* **DATASET RECORDS**
────────────────

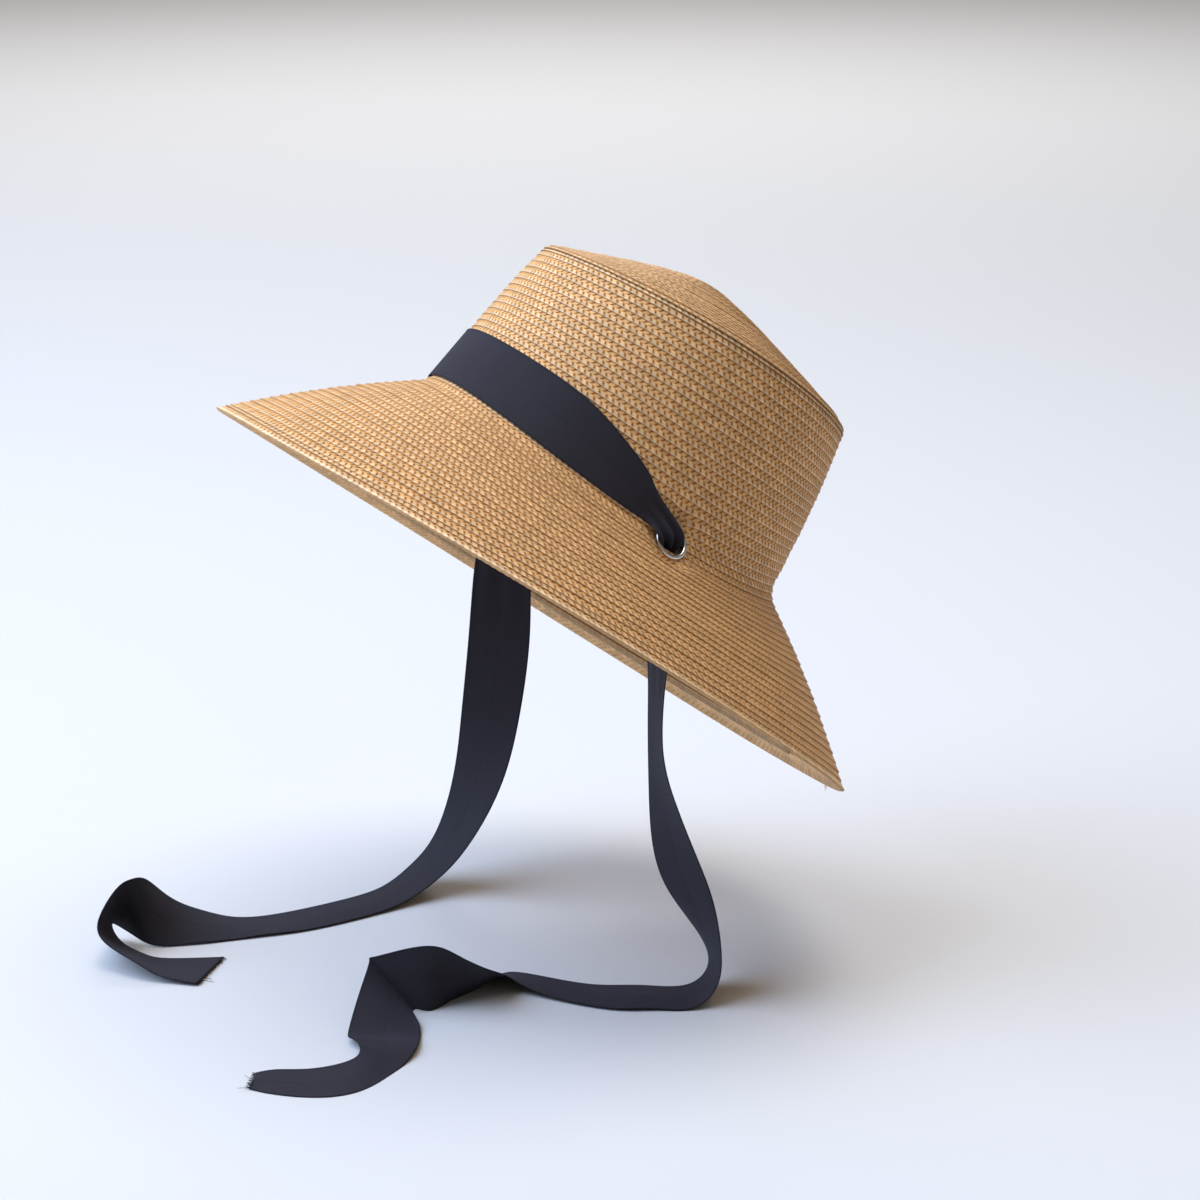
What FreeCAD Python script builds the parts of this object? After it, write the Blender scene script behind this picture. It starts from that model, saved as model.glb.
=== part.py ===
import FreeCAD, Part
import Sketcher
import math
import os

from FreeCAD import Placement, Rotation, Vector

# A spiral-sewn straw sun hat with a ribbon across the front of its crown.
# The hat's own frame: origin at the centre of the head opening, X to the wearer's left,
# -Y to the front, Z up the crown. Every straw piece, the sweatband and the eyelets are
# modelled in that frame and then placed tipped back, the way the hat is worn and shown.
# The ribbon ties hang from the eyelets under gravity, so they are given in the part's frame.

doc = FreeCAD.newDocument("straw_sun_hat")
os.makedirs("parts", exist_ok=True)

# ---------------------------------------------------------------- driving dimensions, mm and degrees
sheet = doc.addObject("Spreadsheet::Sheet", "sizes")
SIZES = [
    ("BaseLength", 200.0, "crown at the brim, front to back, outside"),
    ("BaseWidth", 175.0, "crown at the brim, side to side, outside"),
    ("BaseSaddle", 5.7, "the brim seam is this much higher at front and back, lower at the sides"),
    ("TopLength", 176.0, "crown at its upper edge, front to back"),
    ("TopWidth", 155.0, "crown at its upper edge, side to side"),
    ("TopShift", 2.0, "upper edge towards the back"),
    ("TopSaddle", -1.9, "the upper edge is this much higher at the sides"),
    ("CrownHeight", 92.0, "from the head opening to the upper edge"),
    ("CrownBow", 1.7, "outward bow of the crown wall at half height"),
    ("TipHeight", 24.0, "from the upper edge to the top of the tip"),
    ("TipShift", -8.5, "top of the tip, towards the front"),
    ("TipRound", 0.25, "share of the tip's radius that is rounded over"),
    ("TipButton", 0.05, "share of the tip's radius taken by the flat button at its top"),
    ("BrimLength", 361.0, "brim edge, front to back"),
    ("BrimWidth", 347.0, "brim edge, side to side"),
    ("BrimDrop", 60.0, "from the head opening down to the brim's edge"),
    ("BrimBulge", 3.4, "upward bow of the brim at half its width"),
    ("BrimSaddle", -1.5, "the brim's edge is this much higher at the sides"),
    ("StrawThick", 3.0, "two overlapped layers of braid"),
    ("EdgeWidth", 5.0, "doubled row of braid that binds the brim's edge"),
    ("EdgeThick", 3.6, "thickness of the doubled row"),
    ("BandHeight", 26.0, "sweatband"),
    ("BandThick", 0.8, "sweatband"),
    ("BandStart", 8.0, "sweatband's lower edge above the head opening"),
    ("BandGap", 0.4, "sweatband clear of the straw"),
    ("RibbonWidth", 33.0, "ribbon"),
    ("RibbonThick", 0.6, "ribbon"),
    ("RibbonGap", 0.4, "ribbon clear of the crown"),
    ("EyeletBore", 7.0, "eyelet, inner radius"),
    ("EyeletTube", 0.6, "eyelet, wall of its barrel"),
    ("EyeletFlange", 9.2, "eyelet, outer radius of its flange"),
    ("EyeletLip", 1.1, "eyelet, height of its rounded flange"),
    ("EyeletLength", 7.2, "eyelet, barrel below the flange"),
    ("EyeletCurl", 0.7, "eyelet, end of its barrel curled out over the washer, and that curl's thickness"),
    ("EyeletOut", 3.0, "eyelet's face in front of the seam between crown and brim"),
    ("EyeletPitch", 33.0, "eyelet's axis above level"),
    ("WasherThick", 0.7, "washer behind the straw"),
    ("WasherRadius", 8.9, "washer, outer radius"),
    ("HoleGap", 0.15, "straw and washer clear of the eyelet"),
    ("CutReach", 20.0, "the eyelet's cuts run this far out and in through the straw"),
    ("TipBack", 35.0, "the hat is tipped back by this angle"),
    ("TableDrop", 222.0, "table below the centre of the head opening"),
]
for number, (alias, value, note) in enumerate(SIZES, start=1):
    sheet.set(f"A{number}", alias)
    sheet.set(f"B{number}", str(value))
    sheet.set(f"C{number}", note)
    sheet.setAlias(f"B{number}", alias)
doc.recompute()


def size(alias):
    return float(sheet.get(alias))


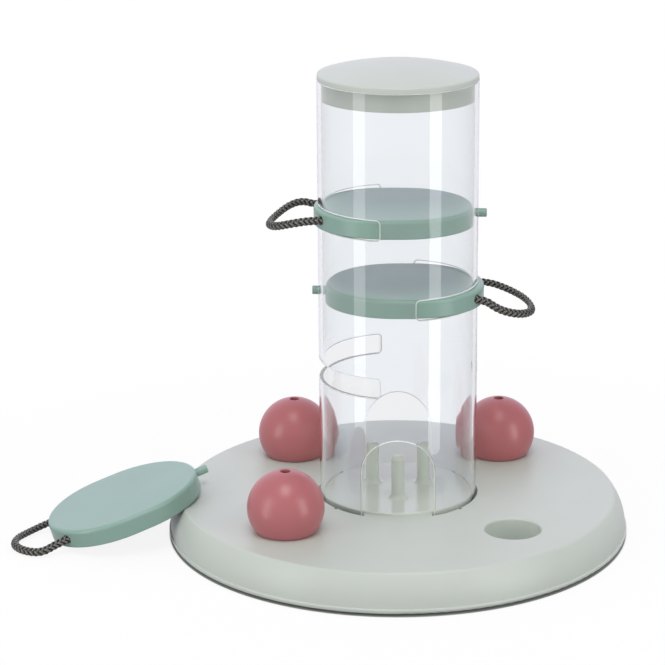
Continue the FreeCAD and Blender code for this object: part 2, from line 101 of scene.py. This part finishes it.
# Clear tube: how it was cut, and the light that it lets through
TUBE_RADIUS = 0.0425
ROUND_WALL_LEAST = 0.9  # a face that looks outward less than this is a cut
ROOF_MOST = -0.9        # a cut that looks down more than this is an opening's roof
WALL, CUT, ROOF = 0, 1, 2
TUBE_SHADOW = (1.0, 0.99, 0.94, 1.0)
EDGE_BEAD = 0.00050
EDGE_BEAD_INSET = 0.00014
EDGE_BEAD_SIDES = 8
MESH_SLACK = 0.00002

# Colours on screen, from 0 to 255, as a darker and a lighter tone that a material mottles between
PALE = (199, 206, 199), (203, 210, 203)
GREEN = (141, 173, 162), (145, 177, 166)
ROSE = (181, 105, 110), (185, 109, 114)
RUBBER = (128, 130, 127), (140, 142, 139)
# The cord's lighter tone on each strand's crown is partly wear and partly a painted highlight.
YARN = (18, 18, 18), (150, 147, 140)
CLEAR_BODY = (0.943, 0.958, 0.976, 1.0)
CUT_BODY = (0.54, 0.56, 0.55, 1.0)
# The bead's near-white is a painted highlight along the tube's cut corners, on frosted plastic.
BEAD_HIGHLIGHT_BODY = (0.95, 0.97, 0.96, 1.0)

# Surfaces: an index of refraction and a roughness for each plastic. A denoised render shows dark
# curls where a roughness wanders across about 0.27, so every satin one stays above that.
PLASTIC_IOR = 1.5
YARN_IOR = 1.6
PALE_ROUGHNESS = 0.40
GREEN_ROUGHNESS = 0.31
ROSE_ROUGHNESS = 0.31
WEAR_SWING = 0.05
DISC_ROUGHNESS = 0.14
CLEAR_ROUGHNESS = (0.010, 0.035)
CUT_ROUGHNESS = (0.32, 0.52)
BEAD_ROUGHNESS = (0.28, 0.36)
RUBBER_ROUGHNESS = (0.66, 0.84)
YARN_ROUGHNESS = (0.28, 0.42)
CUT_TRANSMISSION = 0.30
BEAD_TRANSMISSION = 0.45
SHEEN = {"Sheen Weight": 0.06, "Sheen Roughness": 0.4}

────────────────

* **GOAL**
Look through the data and gather every line with the string "Blender" in it.

* **WRITTEN SOLUTION**
What FreeCAD Python script builds the parts of this object? After it, write the Blender scene script behind this picture. It starts from that model, saved as model.glb.
Continue the FreeCAD and Blender code for this object: part 2, from line 101 of scene.py. This part finishes it.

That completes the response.